> _THE TASK_:
Check each line of the data below for the word "dict", then extract the ones that have it.
· · ·
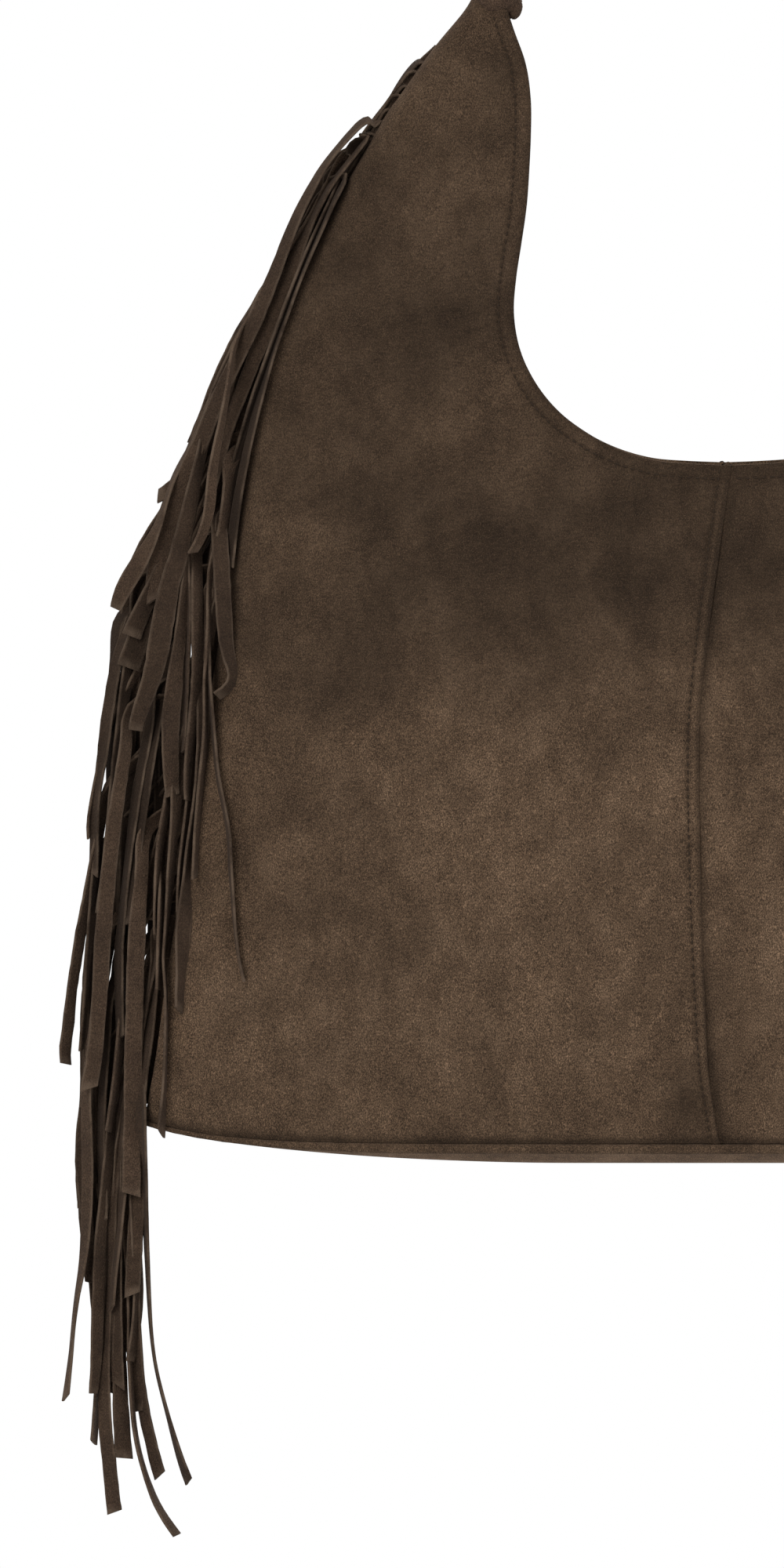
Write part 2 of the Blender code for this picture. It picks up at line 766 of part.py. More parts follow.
def strap_blank(collection, material):
    """The strap as a flat band with a slight crown, narrowed where it enters its knots."""
    path = strap_path()
    stations = 20
    grid = []
    for step in range(stations + 1):
        along = path.length * step / stations
        spot = path.at(along)
        tangent = path.tangent(along)
        normal = Vector((-tangent.y, tangent.x))
        near_end = min(along, path.length - along) / STRAP_TAPER_LENGTH
        width = STRAP_NECK_WIDTH + (STRAP_WIDTH - STRAP_NECK_WIDTH) * smooth_step(near_end)
        row = []
        for share in (-1.0, -0.5, 0.0, 0.5, 1.0):
            raised = spot + normal * (STRAP_THICKNESS / 2 - STRAP_CROWN * share**2)
            row.append(place(raised.x, share * width / 2, raised.y))
        grid.append(row)
    return sheet_object(grid, "strap", collection, material, STRAP_THICKNESS, Vector((0, 0, 1)))


def torus_piece(name, collection, matrix, major, minor):
    bpy.ops.mesh.primitive_torus_add(
        major_radius=major, minor_radius=minor, major_segments=14, minor_segments=6
    )
    piece = bpy.context.object
    return as_cutter(piece, name, collection, matrix)


def as_cutter(piece, name, collection, matrix):
    """Move a primitive to the helper collection and into place."""
    piece.name = name
    piece.matrix_world = matrix
    for owner in list(piece.users_collection):
        owner.objects.unlink(piece)
    collection.objects.link(piece)
    piece.hide_render = True
    piece.display_type = "WIRE"
    return piece


def knot_pieces(side, helpers):
    """Shapes of one knot: a core, two wraps, a crossing wrap and a tucked end."""
    centre = place(side * knot_x(), 0.0, HORN_TIP_HEIGHT + KNOT_HEIGHT_ABOVE_TIP)
    label = "left" if side < 0 else "right"
    bpy.ops.mesh.primitive_uv_sphere_add(segments=12, ring_count=7, radius=1.0)
    core_size = Matrix.Diagonal((KNOT_RADIUS, KNOT_RADIUS, KNOT_RADIUS * KNOT_CORE_STRETCH, 1.0))
    core = as_cutter(bpy.context.object, f"knot_core_{label}", helpers, Matrix.Translation(centre) @ core_size)
    wraps = ((KNOT_LOWER_WRAP_LIFT, -8, 0), (KNOT_UPPER_WRAP_LIFT, 12, 25))
    pieces = [core]
    for number, (lift, lean, turn) in enumerate(wraps):
        matrix = (
            Matrix.Translation(centre + Vector((0, 0, lift)))
            @ Matrix.Rotation(math.radians(turn), 4, "Z")
            @ Matrix.Rotation(math.radians(side * lean), 4, "Y")
        )
        pieces.append(torus_piece(f"knot_wrap_{label}_{number}", helpers, matrix, KNOT_RADIUS, KNOT_BAND_RADIUS))
    inward, up = KNOT_CROSSING_OFFSET
    crossing = (
        Matrix.Translation(centre + Vector((-side * inward, 0, up)))
        @ Matrix.Rotation(math.radians(side * 68), 4, "Y")
        @ Matrix.Rotation(math.radians(20), 4, "X")
    )
    pieces.append(
        torus_piece(f"knot_cross_{label}", helpers, crossing, KNOT_RADIUS * 0.85, KNOT_BAND_RADIUS)
    )
    return pieces


def strap(name, collection, helpers, material):
    """The strap with a knot at each end, one piece, cut flat over the horn tips."""
    band = strap_blank(collection, material)
    band.name = name
    pieces = knot_pieces(-1, helpers) + knot_pieces(1, helpers)
    for piece in pieces:
        union = band.modifiers.new(f"join_{piece.name}", "BOOLEAN")
        union.operation = "UNION"
        union.solver = "EXACT"
        union.object = piece
    bpy.ops.mesh.primitive_cube_add(size=1.0)
    trim_top = HORN_TIP_HEIGHT + SEAM_CLEARANCE
    centre = place(0.0, 0.0, trim_top - KNOT_TRIM_DEPTH / 2)
    size = Matrix.Diagonal((2 * CORNER_HALF_WIDTH, STRAP_WIDTH * 2, KNOT_TRIM_DEPTH, 1.0))
    block = as_cutter(bpy.context.object, "knot_trim", helpers, Matrix.Translation(centre) @ size)
    cut = band.modifiers.new("trim_knots", "BOOLEAN")
    cut.operation = "DIFFERENCE"
    cut.solver = "EXACT"
    cut.object = block
    return band


def build_bag():
    clear_scene()
    bag = new_collection("fringed_suede_bag")
    helpers = new_collection("helpers")
    suede = suede_material("suede", SUEDE_COLOUR)
    fringe_suede = suede_material("fringe_suede", FRINGE_COLOUR)
    lining_cloth = suede_material("lining_cloth", LINING_COLOUR, roughness=0.7)
    brass = suede_material("brass", BRASS_COLOUR, roughness=0.35, metallic=1.0)
    outer_panel("front_left_panel", -1, -1, bag, suede)
    outer_panel("front_right_panel", 1, -1, bag, suede)
    outer_panel("back_left_panel", -1, 1, bag, suede)
    outer_panel("back_right_panel", 1, 1, bag, suede)
    edge_room = WELT_RADIUS + SEAM_CLEARANCE
    base_sheet("base_panel", bag, suede, SUEDE_THICKNESS, edge_room, 0.0, WELT_RADIUS)
    lining_lift = SUEDE_THICKNESS + SEAM_CLEARANCE
    lining_room = lining_inset() + LINING_THICKNESS - SUEDE_THICKNESS / 2 + SEAM_CLEARANCE
    base_sheet("base_lining", bag, lining_cloth, LINING_THICKNESS, lining_room, lining_lift, 4 * WELT_RADIUS)
    welt("base_welt", bag, suede)
    facing("front_facing", -1, bag, suede)
    facing("back_facing", 1, bag, suede)
    lining("front_lining", -1, bag, lining_cloth)
    lining("back_lining", 1, bag, lining_cloth)
    pocket("inner_pocket", bag, lining_cloth)
    snap("snap_socket", -1, False, bag, brass)
    snap("snap_stud", 1, True, bag, brass)
    Fringe(-1).build("left_fringe", bag, fringe_suede)
    Fringe(1).build("right_fringe", bag, fringe_suede)
    strap("strap", bag, helpers, suede)


build_bag()
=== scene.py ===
"""Looks of the fringed suede shoulder bag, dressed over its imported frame.

Metres, +Z up, front face towards -Y, origin under the strap's crest. Heights are
written above the bottom seam, as in the part's source, and moved down by place().
"""

import json
import math
import random

import bpy
import numpy as np
from mathutils import Matrix, Vector, noise

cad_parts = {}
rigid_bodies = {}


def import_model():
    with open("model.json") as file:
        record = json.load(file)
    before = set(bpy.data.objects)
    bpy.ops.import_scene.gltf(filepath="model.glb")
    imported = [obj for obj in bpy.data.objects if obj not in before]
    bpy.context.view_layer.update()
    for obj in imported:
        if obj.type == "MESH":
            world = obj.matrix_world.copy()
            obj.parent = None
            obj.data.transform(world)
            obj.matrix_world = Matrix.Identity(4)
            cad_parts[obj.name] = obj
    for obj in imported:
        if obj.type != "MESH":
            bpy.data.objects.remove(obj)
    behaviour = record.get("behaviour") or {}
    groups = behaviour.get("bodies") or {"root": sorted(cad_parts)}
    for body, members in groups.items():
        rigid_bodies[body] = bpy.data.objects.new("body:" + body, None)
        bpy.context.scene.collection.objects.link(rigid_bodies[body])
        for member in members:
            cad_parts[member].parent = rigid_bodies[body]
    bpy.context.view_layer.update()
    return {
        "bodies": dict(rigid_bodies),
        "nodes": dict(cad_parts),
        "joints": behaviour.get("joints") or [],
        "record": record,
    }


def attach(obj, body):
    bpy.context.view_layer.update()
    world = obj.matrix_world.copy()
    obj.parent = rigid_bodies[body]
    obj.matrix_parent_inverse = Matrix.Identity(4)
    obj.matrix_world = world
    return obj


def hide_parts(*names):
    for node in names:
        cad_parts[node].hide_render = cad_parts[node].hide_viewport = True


# Heights above the bottom seam and outlines, as in the part's source, but with the horn's
# edge nearer to the photograph's and its tip carried up into the knot
STRAP_CREST_HEIGHT = 0.595
HORN_TIP_HEIGHT = 0.403
TIED_END_HEIGHT = 0.410
MOUTH_HEIGHT = 0.2415
CORNER_HEIGHT = 0.008
CORNER_HALF_WIDTH = 0.2086
HORN_TIP_HALF_WIDTH = 0.0935
SIDE_OUTLINE = (
    (CORNER_HALF_WIDTH, CORNER_HEIGHT), (0.1925, 0.105), (0.1758, 0.211), (0.1660, 0.275),
    (0.1459, 0.3214), (0.1235, 0.3623), (0.1160, 0.3735), (0.1040, 0.3903),
    (HORN_TIP_HALF_WIDTH, HORN_TIP_HEIGHT), (0.0893, TIED_END_HEIGHT),
)
MOUTH_OUTLINE = (
    (0.0, MOUTH_HEIGHT), (0.0283, 0.2439), (0.0510, 0.2540), (0.0675, 0.2702), (0.0755, 0.2950),
    (0.0706, 0.3374), (0.0698, 0.3766), (0.0770, 0.4010), (0.0795, TIED_END_HEIGHT - 0.001),
)
SEAM_BOW = (
    (0.0, -0.0022), (0.034, -0.0070), (0.140, -0.0103), (0.186, -0.0062), (MOUTH_HEIGHT, 0.0017),
)
HALF_DEPTHS = (
    (0.0, 0.0450), (0.060, 0.0455), (0.150, 0.0370), (MOUTH_HEIGHT, 0.0210), (0.300, 0.0165),
    (0.357, 0.0135), (HORN_TIP_HEIGHT, 0.0100), (TIED_END_HEIGHT, 0.0080),
)
SIDE_ROLL_RADIUS = 0.006
LENS_FULLNESS = 0.75
SEAM_LAND = 0.001
SUEDE_THICKNESS = 0.0016
FACING_THICKNESS = 0.0008
LINING_THICKNESS = 0.0006
SEAM_CLEARANCE = 0.0003
HEADER_THICKNESS = 0.0012
SEAM_GAP = HEADER_THICKNESS / 2 + SEAM_CLEARANCE
LINING_INSET = SUEDE_THICKNESS + FACING_THICKNESS + 2 * SEAM_CLEARANCE
WELT_RADIUS = 0.0018
BASE_SAG = 0.0047
BASE_FLAT_HALF_LENGTH = 0.055
BASE_FLAT_HALF_WIDTH = 0.018
FACING_WIDTH = 0.026
LINING_LAP = 0.003
POCKET_SIZE = (0.130, 0.095)
POCKET_BASE_HEIGHT = 0.085
POCKET_CLEARANCE = 0.0009
SIDE_SHARE_AT_MOUTH = 0.45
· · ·
> _PROBLEM SOLUTION_:
        "bodies": dict(rigid_bodies),
        "nodes": dict(cad_parts),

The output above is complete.